When Fox News Sunday host Chris Wallace asked former President Bill Clinton, “Why didn’t you do more to put bin Laden and al Qaeda out of business when you were president?” Clinton vigorously defended his record and admitted that although he didn’t get bin Laden, “At least I tried.” And then Clinton took a swipe at conservatives and the Bush administration: “They ridiculed me for trying. They had eight months to try. They did not try. I tried.” The next day, Secretary of State Condoleezza Rice fired back, “What we did in the eight months was at least as aggressive as what the Clinton administration did in the preceeding years.” Less than a week later, Bob Woodward’s book State of Denial was released, which claimed that on July 10, 2001, then CIA director George Tenet and his counterterrorism chief, Cofer Black, met with Condoleezza Rice (then the National Security Advisor) to warn her about an impending attack, but that both Tenet and Black felt Rice brushed them off. Rice responded to the accusation, “What I am quite certain of is that I would remember if I was told as this account apparently says, that there was about to be an attack in the United States, and the idea that I would somehow have ignored that I find incomprehensible.”

The hard truth of all this “he said, she said” is that prior to 9/11, neither the Clinton nor the Bush administration had made al Qaeda the highest national security threat. According to the former head of the CIA’s Bin Laden Unit, Michael Scheuer, the Clinton administration had 10 chances to get bin Laden and did not take action, but also that “the Bush administration was absolutely negligent for not paying attention in their first eight months in office.” But if neither administration was paying enough attention to the al Qaeda threat before (which does not mean that either administration could have prevented 9/11), what about after (especially since President Bush has claimed that the al Qaeda threat was “obvious” even before Sept. 11)?

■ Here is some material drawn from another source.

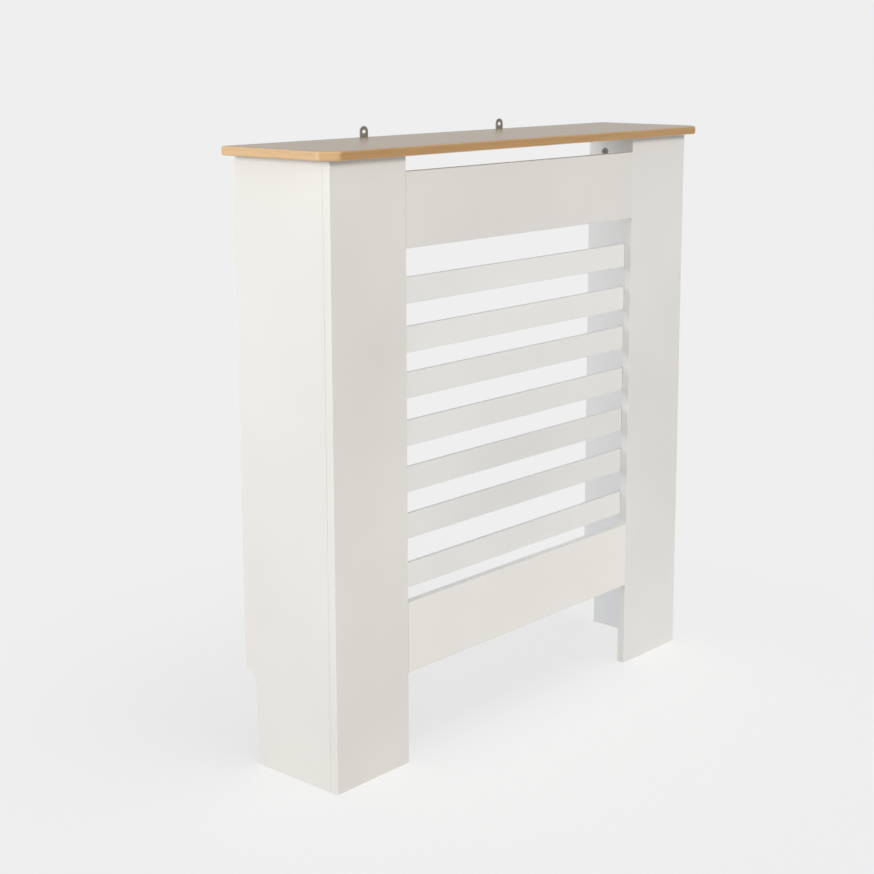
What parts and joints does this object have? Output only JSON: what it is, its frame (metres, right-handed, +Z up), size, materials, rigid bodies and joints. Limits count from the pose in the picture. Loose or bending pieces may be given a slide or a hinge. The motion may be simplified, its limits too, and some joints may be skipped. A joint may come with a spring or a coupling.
{
  "type": "radiator cover cabinet",
  "caption": "Free-standing cover for a wall radiator: slatted front frame, two side panels and a clipped-corner shelf, held to the wall by two small brackets.",
  "frame": {"origin": "middle of the space that the cover takes, from the front edge of the shelf to the backs of the wall brackets, on the floor", "axes": "+X to the right seen from the room, +Y towards the wall, +Z up"},
  "size_m": [0.8, 0.1914, 0.8346],
  "materials": {
    "painted_board": "satin white paint on MDF",
    "shelf_laminate": "satin oak-effect laminate on MDF",
    "bracket_zinc": "zinc-plated, satin",
    "cam_zinc": "die-cast, dull",
    "screw_steel": "bright zinc-plated",
    "beech_dowel": "bare beech"
  },
  "bodies": {
    "cover": {"top_shelf": "shelf_laminate", "left_side_panel": "painted_board", "left_stile": "painted_board", "right_side_panel": "painted_board", "right_stile": "painted_board", "top_rail": "painted_board", "bottom_rail": "painted_board", "slat_1": "painted_board", "slat_2": "painted_board", "slat_3": "painted_board", "slat_4": "painted_board", "slat_5": "painted_board", "slat_6": "painted_board", "slat_7": "painted_board", "shelf_bolt_left_front": "screw_steel", "shelf_bolt_left_rear": "screw_steel", "stile_bolt_left_lower": "screw_steel", "stile_bolt_left_upper": "screw_steel", "shelf_bolt_right_front": "screw_steel", "shelf_bolt_right_rear": "screw_steel", "stile_bolt_right_lower": "screw_steel", "stile_bolt_right_upper": "screw_steel", "top_rail_dowel_left_lower": "beech_dowel", "top_rail_dowel_left_upper": "beech_dowel", "top_rail_dowel_right_lower": "beech_dowel", "top_rail_dowel_right_upper": "beech_dowel", "bottom_rail_dowel_left_lower": "beech_dowel", "bottom_rail_dowel_left_upper": "beech_dowel", "bottom_rail_dowel_right_lower": "beech_dowel", "bottom_rail_dowel_right_upper": "beech_dowel", "slat_1_screw_left": "screw_steel", "slat_1_screw_right": "screw_steel", "slat_2_screw_left": "screw_steel", "slat_2_screw_right": "screw_steel", "slat_3_screw_left": "screw_steel", "slat_3_screw_right": "screw_steel", "slat_4_screw_left": "screw_steel", "slat_4_screw_right": "screw_steel", "slat_5_screw_left": "screw_steel", "slat_5_screw_right": "screw_steel", "slat_6_screw_left": "screw_steel", "slat_6_screw_right": "screw_steel", "slat_7_screw_left": "screw_steel", "slat_7_screw_right": "screw_steel", "left_wall_bracket": "bracket_zinc", "right_wall_bracket": "bracket_zinc", "left_bracket_screw_1": "screw_steel", "left_bracket_screw_2": "screw_steel", "right_bracket_screw_1": "screw_steel", "right_bracket_screw_2": "screw_steel"},
    "shelf_cam_left_front": {"shelf_cam_left_front": "cam_zinc"},
    "shelf_cam_left_rear": {"shelf_cam_left_rear": "cam_zinc"},
    "stile_cam_left_lower": {"stile_cam_left_lower": "cam_zinc"},
    "stile_cam_left_upper": {"stile_cam_left_upper": "cam_zinc"},
    "shelf_cam_right_front": {"shelf_cam_right_front": "cam_zinc"},
    "shelf_cam_right_rear": {"shelf_cam_right_rear": "cam_zinc"},
    "stile_cam_right_lower": {"stile_cam_right_lower": "cam_zinc"},
    "stile_cam_right_upper": {"stile_cam_right_upper": "cam_zinc"}
  },
  "joints": [
    {"name": "shelf_cam_left_front_turn", "type": "hinge", "parent": "cover", "child": "shelf_cam_left_front", "pos_m": [-0.368, -0.03325, 0.776], "axis": [1, 0, 0], "range_deg": [0, 180]},
    {"name": "shelf_cam_left_rear_turn", "type": "hinge", "parent": "cover", "child": "shelf_cam_left_rear", "pos_m": [-0.368, 0.06375, 0.776], "axis": [1, 0, 0], "range_deg": [0, 180]},
    {"name": "stile_cam_left_lower_turn", "type": "hinge", "parent": "cover", "child": "stile_cam_left_lower", "pos_m": [-0.368, -0.03175, 0.12], "axis": [1, 0, 0], "range_deg": [0, 180]},
    {"name": "stile_cam_left_upper_turn", "type": "hinge", "parent": "cover", "child": "stile_cam_left_upper", "pos_m": [-0.368, -0.03175, 0.688], "axis": [1, 0, 0], "range_deg": [0, 180]},
    {"name": "shelf_cam_right_front_turn", "type": "hinge", "parent": "cover", "child": "shelf_cam_right_front", "pos_m": [0.368, -0.03325, 0.776], "axis": [-1, 0, 0], "range_deg": [0, 180]},
    {"name": "shelf_cam_right_rear_turn", "type": "hinge", "parent": "cover", "child": "shelf_cam_right_rear", "pos_m": [0.368, 0.06375, 0.776], "axis": [-1, 0, 0], "range_deg": [0, 180]},
    {"name": "stile_cam_right_lower_turn", "type": "hinge", "parent": "cover", "child": "stile_cam_right_lower", "pos_m": [0.368, -0.03175, 0.12], "axis": [-1, 0, 0], "range_deg": [0, 180]},
    {"name": "stile_cam_right_upper_turn", "type": "hinge", "parent": "cover", "child": "stile_cam_right_upper", "pos_m": [0.368, -0.03175, 0.688], "axis": [-1, 0, 0], "range_deg": [0, 180]}
  ]
}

Except for U.S. military action against al Qaeda and the Taliban in Afghanistan, U.S. actions and attention have been almost singularly focused on Iraq, which represents the administration’s pre–Sept. 11 threat and national security paradigm—rogue states, weapons of mass destruction, and missile defense. Indeed, a review of President Bush’s speeches and statements on national security prior to 9/11 reveals that he was preoccupied with missile defense; he acknowledged the threat of terrorism only once and did not mention al Qaeda at all. The only time he mentioned terrorism—talking to members of the foreign press on July 17, 2001—he argued for “the capacity to rid the world of blackmail, terrorist blackmail. And so we have to have the capacity to shoot somebody’s missile down if they threatened us.”

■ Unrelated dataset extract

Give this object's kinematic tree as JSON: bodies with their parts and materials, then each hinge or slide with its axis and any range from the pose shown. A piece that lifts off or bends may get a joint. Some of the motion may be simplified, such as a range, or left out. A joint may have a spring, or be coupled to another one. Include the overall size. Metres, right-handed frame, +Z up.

In other words, after 9/11 the Bush administration went back to the future. The result of conflating the terrorist threat with rogue states and WMD led to the invasion of Iraq, which was an unnecessary action of choice and a dangerous distraction. While we should expect a superpower to be able to walk and chew gum at the same time, by definition it is not possible to devote 100 percent attention to more than one thing at a time. If the al Qaeda threat demands our nearly undivided attention, the United States cannot afford dalliances that do not contribute to the goal of destroying al Qaeda. More importantly, America cannot afford to take actions that actually contribute to making the threat worse by increasing anti–American sentiment in the Muslim world, which is the basis for Muslims to become terrorists—yet that is exactly the result of the decision to invade Iraq according to one of the key judgments in the most recent National Intelligence Estimate: “The Iraq conflict has become the ‘cause célèbre’ for jihadists, breeding a deep resentment of U.S. involvement in the Muslim world and cultivating supporters for the global jihadist movement.”

Instead of going back to the future, we need to get back to basics. It seems blindingly obvious, but we must remind ourselves and remember who attacked the United States on Sept. 11, 2001: al Qaeda, led by Osama bin Laden. Therefore, instead of Iraq, the focus of what we have come to call the war on terrorism must be on al Qaeda, which is a terrorist organization that has morphed into a network of networks and is representative of a radical Islamic ideology that is seeping through the Muslim world.